When it comes to the animosity towards the Mauritian fruit bats, I can only believe that it is fueled by the circulation of inaccurate information and a lack of knowledge and awareness. Instead of using assumptions and opinions as facts and evidence, why not use limited resources to understand the real problem, at the root, to make informed and cost-effective decisions accordingly?

Nobody like to be treated unfairly. So let’s hope that we act as responsible intelligent beings, using solid facts and evidence to give the fruit bat a fair trial. In the meantime I will continue to treasure the sights of these beautiful creature, wishing they had the choice and could be in control of their fate.


  • Hi,
    This is a very interesting article, I must admit.

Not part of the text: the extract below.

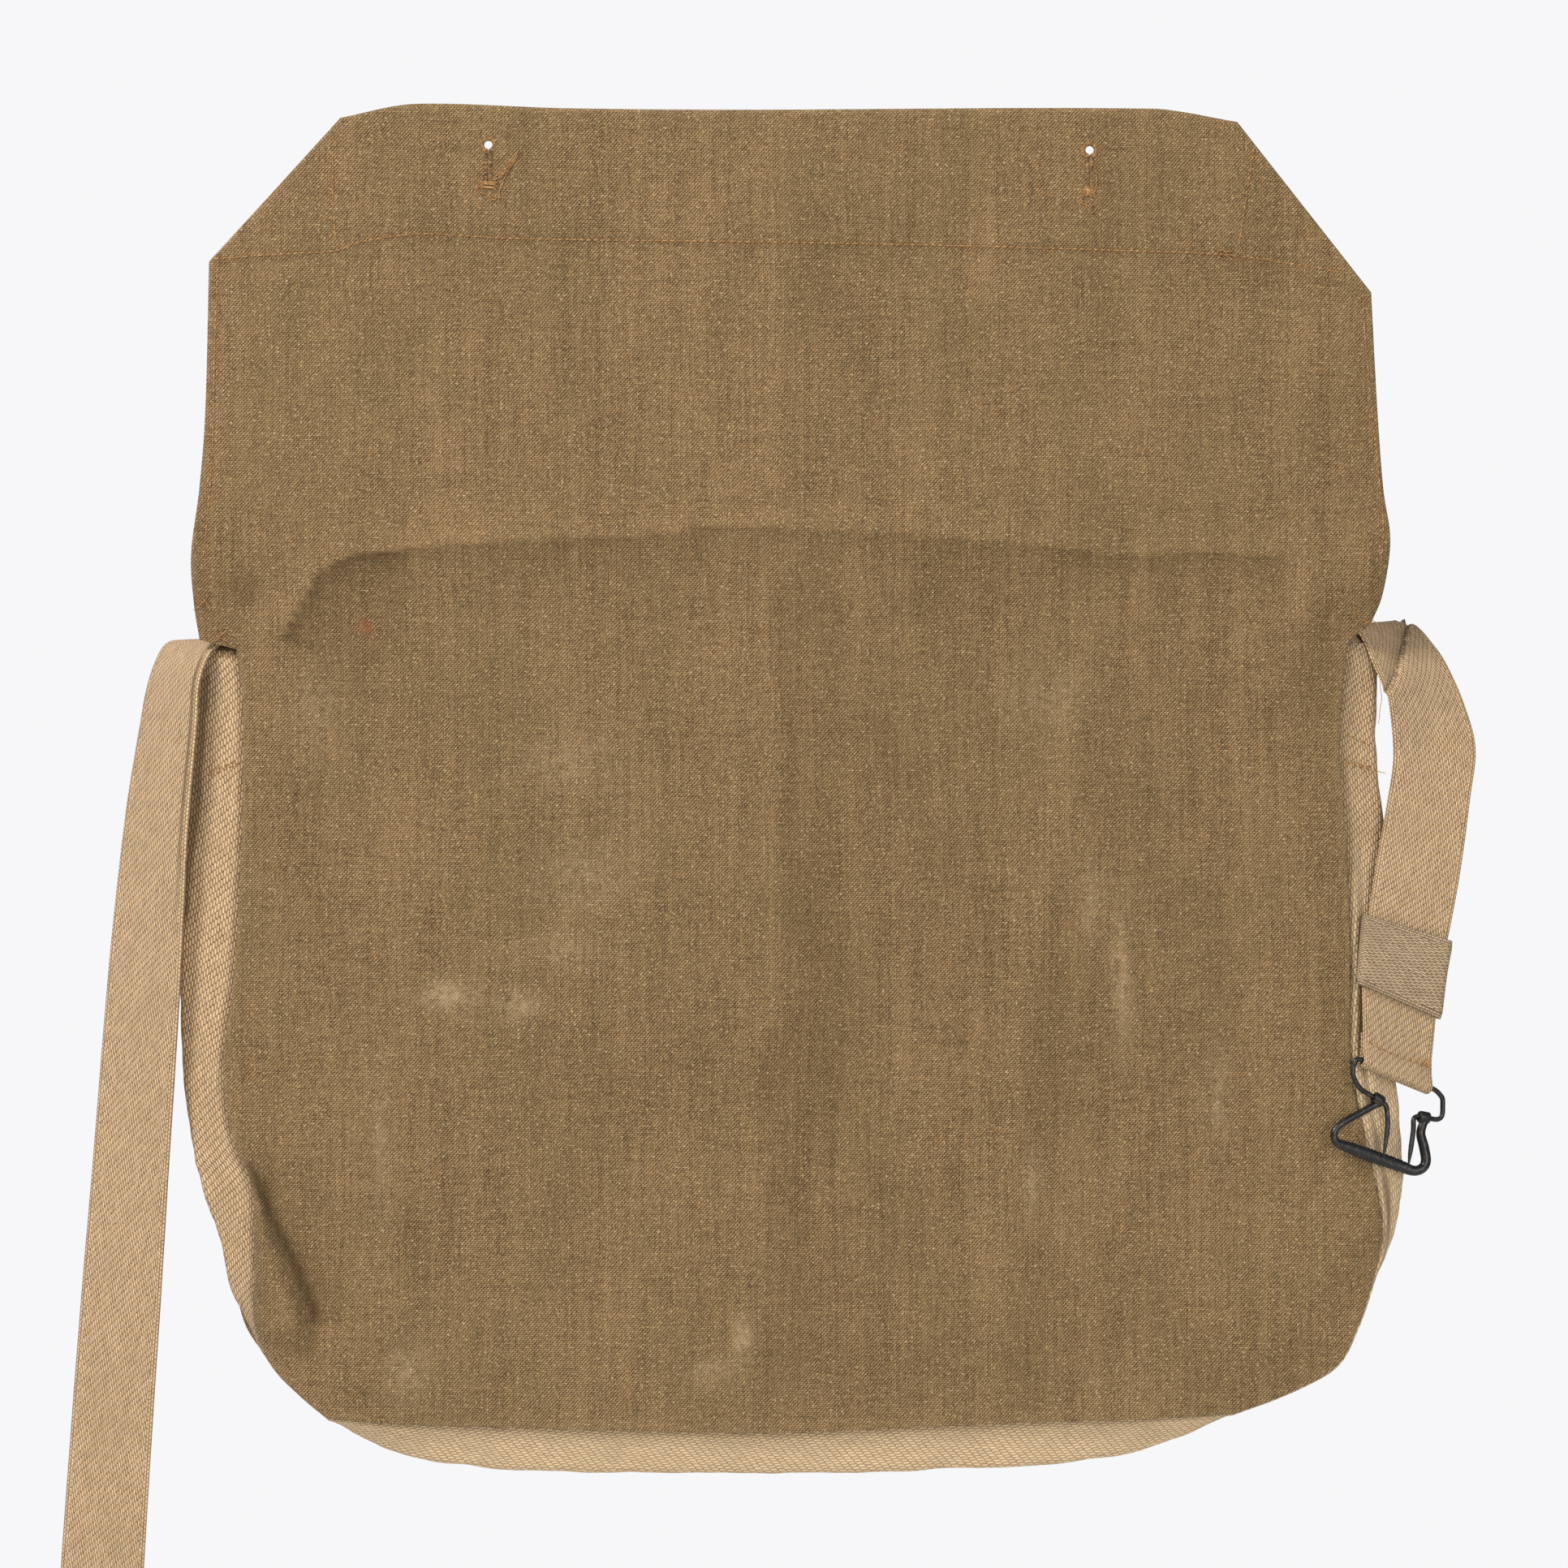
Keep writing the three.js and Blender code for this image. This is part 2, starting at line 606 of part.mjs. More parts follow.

    I also noticed many of them died on the electric wires at Bassin Blanc, with the wires of the 3 ph too close to each other, leaving the suspended bats touching two lines of the wires. They are consequently grilled instantaneously.

    I must say these electrical installations must have been done
    in a very irresponsible manner. I doubt that they meet respectable standards.

    I agree, like all species, the bats have same right to survive and live peacefully.


  • What’s wrong with the Mauritian fruit bat? It’s just too darn noisy! I lost several nights’ sleep in the past couple of weeks thanks to the racket going on in the mango tree outside the house every night.

    I may have had no choice in the matter, but listening to their chatter was a revelation, because of the range of calls they made. They are much more varied than birds or dogs. After a while it became possible to distinguish between different individuals as they had distinctive ‘voices’, some high-pitched and squeaky, others rather deeper and hoarser.

    But what do they find to talk about? They seem to make statements rather than having conversations (unless they take a very long time to reply to each other). A bat in another tree, some way off, was making a completely different sort of call, with much longer calls compared with ‘my’ bats’ short, sharp sounds.

    As the fruit that had been dropped on the ground showed, the bats were attempting to eat very unripe mangoes. Does this suggest there is a shortage of food (or too many bats)? In the past few years, many fruit trees have been cut down as people extend their houses and build on every square metre of land.

    I might not appreciate their sleep-deprivation tactics, but bats are undoubtedly interesting. Perhaps we should all make the effort to treat them not solely as a nuisance but as fascinating subjects of amateur and professional study.